* start *
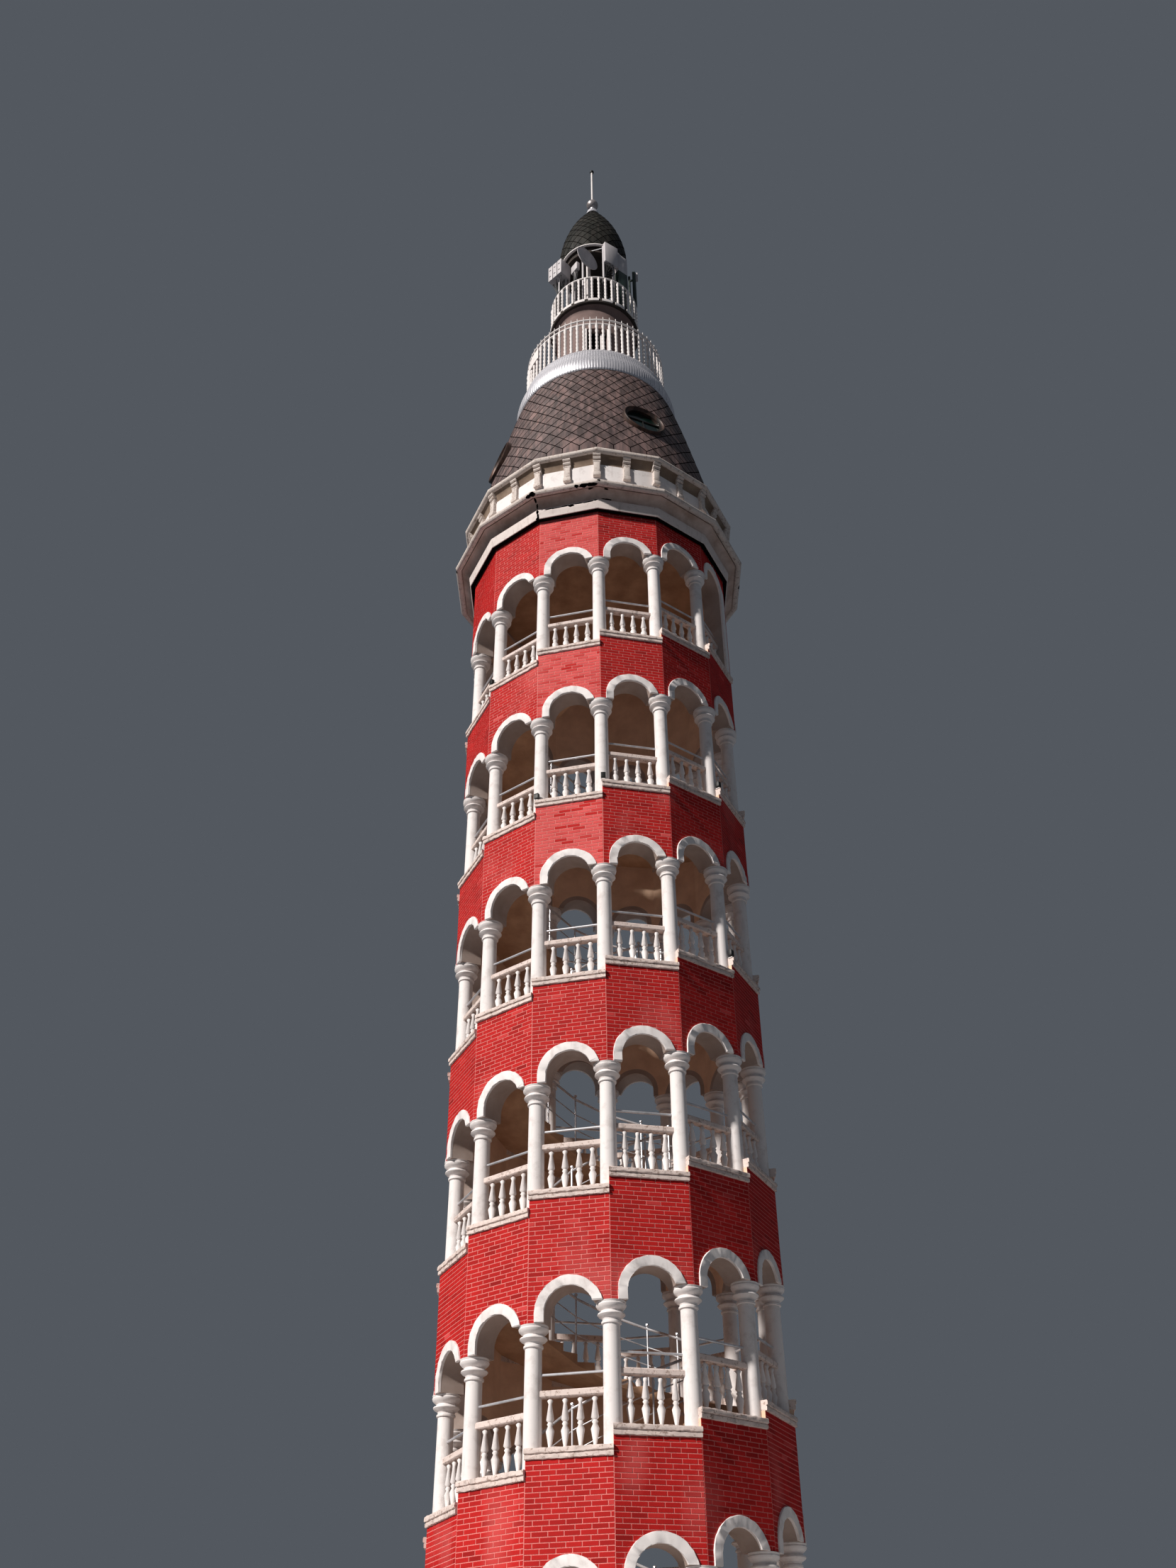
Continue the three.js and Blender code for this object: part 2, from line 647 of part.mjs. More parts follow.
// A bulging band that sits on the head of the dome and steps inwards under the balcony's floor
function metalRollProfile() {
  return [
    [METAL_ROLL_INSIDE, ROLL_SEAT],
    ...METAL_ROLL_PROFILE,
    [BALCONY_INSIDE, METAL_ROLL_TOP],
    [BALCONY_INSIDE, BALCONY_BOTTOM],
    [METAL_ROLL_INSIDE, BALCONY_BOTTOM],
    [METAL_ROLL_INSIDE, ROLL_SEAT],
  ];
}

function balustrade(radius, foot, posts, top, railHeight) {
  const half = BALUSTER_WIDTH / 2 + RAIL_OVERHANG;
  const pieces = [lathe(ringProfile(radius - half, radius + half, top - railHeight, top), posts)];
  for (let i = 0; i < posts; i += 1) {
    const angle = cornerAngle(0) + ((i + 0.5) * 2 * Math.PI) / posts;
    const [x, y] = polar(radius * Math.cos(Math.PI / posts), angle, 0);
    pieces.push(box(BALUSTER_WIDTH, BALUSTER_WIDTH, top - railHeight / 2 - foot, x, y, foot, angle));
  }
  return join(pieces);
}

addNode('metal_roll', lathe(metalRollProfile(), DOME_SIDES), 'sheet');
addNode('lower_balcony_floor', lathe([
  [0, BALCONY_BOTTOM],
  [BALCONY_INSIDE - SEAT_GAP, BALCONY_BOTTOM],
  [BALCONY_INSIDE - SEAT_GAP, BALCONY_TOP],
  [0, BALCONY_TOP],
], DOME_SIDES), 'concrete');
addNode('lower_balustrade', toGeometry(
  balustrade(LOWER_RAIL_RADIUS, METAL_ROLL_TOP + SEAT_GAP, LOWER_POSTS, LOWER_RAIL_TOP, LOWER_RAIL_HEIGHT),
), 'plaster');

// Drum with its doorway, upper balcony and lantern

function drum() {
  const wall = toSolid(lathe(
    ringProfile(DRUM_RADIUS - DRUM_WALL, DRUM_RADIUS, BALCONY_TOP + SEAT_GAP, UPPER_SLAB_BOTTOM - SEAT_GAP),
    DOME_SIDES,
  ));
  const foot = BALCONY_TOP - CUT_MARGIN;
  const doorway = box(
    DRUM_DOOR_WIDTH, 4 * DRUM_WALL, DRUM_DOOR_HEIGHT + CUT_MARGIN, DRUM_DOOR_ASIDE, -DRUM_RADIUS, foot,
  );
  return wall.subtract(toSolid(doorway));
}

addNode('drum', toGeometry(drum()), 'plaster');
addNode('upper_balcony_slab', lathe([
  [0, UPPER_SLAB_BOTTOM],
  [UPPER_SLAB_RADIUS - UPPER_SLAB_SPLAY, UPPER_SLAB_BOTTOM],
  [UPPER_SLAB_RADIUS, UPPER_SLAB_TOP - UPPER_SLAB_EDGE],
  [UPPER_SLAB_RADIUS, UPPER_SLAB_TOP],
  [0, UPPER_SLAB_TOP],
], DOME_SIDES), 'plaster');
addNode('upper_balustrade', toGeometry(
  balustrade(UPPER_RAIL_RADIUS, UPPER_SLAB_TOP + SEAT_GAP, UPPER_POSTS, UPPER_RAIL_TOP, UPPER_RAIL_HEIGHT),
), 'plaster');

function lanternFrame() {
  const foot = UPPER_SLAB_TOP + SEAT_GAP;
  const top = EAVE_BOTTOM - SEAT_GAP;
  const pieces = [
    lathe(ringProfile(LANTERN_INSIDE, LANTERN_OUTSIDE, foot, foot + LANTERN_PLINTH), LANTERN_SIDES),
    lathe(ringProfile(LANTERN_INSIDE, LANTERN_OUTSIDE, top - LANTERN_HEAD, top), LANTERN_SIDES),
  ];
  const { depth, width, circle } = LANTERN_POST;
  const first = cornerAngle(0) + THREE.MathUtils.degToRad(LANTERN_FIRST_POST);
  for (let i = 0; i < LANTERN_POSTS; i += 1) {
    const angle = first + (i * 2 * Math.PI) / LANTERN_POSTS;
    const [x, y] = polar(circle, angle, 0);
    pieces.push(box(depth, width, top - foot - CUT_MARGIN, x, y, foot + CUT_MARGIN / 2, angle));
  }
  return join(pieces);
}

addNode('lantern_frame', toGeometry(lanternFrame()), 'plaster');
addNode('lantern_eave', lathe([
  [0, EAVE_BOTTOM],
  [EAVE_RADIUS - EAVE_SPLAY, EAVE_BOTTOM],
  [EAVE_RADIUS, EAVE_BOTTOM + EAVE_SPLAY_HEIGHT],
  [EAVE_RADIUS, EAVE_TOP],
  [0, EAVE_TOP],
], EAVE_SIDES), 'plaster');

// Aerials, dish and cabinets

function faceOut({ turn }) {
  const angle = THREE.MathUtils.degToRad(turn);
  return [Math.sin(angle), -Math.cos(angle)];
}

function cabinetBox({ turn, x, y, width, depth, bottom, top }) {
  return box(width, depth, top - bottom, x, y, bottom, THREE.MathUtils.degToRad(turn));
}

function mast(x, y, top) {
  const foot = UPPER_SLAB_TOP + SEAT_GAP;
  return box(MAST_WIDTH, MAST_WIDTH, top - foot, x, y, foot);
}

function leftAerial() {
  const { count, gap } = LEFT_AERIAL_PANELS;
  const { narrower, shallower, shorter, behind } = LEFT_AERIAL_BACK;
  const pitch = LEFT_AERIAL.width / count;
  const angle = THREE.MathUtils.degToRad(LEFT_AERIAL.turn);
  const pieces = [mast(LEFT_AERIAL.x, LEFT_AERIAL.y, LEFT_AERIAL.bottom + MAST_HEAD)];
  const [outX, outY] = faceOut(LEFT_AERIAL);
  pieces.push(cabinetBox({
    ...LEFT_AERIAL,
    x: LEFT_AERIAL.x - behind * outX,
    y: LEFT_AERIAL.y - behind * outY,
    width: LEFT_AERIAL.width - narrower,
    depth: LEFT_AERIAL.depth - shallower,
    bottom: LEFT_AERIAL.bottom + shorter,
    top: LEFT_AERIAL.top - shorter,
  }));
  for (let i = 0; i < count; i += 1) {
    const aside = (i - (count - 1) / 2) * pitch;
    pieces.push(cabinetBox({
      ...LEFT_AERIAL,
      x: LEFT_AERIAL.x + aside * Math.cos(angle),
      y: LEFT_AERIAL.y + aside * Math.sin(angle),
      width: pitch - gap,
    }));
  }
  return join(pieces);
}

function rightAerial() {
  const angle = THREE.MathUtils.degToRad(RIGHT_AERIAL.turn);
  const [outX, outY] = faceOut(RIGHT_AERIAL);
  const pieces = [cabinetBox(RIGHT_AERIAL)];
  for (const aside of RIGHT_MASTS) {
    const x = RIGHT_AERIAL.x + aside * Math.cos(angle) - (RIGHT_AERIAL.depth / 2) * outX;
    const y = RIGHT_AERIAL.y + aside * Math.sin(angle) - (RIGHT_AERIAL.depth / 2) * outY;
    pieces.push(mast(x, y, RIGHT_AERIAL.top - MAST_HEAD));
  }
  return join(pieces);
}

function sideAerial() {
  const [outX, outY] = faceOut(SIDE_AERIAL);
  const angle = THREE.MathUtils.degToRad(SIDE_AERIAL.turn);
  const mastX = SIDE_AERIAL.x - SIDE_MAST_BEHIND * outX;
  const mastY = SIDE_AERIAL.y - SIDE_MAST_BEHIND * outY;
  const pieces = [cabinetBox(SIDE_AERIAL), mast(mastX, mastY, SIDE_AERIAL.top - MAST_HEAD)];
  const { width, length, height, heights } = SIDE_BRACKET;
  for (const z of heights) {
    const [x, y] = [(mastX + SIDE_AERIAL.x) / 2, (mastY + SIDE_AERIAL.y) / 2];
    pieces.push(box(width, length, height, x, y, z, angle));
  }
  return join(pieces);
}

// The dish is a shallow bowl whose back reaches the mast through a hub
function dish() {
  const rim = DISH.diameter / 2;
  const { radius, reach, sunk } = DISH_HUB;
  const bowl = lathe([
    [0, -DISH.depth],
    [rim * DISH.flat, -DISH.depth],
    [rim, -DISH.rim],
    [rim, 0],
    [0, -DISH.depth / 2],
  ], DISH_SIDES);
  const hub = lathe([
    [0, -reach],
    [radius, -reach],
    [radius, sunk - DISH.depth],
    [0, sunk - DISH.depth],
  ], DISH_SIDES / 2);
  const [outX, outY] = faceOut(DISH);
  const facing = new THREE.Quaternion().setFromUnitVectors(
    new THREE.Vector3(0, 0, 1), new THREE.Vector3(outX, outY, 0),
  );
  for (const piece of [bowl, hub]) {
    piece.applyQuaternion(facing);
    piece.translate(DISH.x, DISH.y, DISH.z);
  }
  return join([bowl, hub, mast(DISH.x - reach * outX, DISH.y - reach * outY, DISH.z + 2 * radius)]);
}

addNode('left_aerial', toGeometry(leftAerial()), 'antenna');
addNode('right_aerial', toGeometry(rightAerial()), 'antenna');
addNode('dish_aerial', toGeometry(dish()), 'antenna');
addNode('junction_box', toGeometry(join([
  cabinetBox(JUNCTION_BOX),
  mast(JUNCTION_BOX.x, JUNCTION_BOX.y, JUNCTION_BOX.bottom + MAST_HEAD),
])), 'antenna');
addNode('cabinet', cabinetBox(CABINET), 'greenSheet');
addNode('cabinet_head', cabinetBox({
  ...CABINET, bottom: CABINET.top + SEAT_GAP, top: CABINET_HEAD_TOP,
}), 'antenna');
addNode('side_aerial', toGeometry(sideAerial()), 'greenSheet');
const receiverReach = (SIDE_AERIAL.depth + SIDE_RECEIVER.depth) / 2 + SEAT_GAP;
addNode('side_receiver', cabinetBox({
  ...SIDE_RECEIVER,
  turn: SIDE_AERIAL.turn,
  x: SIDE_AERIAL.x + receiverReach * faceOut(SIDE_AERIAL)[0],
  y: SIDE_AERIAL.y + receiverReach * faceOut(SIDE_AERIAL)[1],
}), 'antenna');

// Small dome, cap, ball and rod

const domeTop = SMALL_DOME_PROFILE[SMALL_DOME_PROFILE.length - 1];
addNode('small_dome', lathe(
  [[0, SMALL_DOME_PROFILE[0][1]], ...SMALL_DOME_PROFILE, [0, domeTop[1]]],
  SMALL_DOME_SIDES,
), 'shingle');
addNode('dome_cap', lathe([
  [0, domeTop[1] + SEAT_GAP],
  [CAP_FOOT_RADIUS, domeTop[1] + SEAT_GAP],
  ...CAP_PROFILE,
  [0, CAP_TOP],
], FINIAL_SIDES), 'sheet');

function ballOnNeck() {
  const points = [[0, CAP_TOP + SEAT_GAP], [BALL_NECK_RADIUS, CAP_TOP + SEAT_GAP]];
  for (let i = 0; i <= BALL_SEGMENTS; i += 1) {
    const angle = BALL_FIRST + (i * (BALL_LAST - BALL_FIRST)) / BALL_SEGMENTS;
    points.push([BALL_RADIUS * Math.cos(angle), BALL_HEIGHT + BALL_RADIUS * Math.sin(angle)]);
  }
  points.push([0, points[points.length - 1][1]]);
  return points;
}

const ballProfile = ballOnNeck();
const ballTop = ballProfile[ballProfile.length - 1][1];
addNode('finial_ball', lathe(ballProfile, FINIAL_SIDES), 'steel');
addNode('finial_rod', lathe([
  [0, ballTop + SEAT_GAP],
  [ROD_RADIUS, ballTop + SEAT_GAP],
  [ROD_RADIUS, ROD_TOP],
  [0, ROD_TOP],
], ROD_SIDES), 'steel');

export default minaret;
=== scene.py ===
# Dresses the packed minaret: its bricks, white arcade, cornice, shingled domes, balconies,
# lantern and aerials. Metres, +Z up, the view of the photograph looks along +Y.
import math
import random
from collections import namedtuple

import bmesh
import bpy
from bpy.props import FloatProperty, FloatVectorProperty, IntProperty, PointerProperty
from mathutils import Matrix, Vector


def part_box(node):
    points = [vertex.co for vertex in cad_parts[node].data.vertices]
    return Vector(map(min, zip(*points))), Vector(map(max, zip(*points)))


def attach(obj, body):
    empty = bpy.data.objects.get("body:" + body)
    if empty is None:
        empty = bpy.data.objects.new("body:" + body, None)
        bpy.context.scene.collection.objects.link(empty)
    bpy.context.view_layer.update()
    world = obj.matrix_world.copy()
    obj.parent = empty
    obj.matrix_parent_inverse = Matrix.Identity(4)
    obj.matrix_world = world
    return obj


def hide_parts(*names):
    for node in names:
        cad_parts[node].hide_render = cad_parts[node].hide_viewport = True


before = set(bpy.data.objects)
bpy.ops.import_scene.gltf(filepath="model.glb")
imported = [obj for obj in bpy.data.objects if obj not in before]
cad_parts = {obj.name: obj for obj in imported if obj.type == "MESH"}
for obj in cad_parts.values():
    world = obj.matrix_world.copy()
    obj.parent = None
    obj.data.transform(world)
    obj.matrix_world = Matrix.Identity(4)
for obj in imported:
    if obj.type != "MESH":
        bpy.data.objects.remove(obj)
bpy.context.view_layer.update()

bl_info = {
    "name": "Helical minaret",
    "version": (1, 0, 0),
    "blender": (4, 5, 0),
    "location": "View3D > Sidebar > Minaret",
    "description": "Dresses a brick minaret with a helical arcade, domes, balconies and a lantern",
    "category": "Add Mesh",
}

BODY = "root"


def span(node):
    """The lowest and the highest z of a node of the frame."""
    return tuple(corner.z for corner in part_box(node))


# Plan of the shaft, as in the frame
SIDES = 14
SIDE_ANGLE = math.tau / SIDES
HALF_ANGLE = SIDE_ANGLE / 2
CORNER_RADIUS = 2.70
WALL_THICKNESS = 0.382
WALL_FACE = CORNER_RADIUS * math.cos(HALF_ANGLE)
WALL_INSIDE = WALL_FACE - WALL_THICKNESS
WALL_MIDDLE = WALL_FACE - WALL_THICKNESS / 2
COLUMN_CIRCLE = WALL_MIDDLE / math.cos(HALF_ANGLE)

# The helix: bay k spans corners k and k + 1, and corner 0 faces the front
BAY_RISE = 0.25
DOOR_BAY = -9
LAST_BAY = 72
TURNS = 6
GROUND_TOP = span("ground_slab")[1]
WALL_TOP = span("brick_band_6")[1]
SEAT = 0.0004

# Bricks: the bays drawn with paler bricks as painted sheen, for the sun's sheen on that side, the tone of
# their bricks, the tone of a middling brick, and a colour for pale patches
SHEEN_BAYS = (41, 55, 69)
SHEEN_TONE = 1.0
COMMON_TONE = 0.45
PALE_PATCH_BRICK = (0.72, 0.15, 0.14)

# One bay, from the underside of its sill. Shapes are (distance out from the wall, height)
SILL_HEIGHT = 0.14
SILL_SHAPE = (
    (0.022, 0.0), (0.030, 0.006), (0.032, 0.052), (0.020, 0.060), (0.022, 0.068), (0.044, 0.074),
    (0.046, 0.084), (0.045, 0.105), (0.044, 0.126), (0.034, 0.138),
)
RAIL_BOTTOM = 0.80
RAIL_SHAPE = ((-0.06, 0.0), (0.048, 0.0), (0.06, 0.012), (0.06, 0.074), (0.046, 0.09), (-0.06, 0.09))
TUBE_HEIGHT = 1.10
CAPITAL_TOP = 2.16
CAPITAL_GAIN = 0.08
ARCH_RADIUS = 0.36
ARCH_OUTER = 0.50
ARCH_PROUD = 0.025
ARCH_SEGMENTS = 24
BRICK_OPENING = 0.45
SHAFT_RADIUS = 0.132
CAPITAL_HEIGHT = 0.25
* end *
Task prompt
Pick out the lines containing the string "names" and show them.

Exercise output
def hide_parts(*names):
    for node in names:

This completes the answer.